A $200 Million Crypto Project's Fate Hangs in the Balance as Co-Founders Clash

For years, the NEO treasury has been held in a unique setup, with hundreds of millions of dollars in crypto assets controlled through personal wallets and lacking multisig protections and formal oversight. According to co-founder Da Hongfei, the individual in control of these assets is Erik Zhang, the other co-founder and architect of NEO's core protocol. Da estimates that Zhang alone controls around 85% of the assets with a single signature, valued between $200 million and $250 million. The native NEO and GAS tokens held by Zhang are worth more than the project's current market capitalization of $197 million.
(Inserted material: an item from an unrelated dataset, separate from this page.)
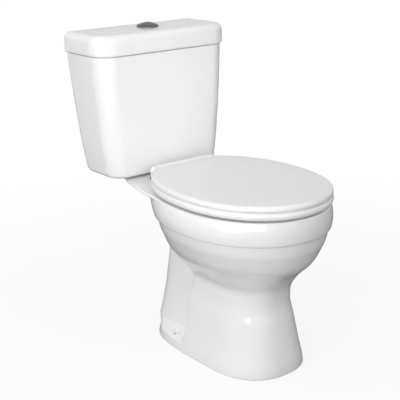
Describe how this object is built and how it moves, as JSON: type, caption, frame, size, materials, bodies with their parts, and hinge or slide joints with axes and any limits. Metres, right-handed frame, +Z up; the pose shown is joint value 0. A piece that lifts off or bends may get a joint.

The two founders have been publicly airing their disputes since December, resulting in rival governance plans and an unsuccessful mediation effort in Hong Kong. Da has proposed a restructuring plan that involves redomiciling the Neo Foundation from Singapore to the Cayman Islands, replacing the current two-founder governance with an independent five-member board, and redistributing roughly 26 million NEO and 40 million GAS to tokenholders. Zhang's counter-proposal involves staying on the board and keeping the Foundation in Singapore. Zhang's proposal also calls for a formal investigation into historical asset management, including provisions to address potential corruption and improper asset transfers. Da has dismissed these accusations, stating that there is no corruption or misuse of funds. The project's treasury holds around $460 million in assets, roughly double the project's market value, while the token has dropped 98% from its 2018 peak. The treasury is split almost evenly between two people who are no longer speaking productively, each holding leverage over the other. Da has framed his proposal as mutual disarmament, where both he and Zhang would sacrifice their individual control over assets. However, the success of this proposal depends entirely on Zhang's cooperation, and it remains to be seen whether he will agree to transfer the single-signature token holdings to a multisig lock address.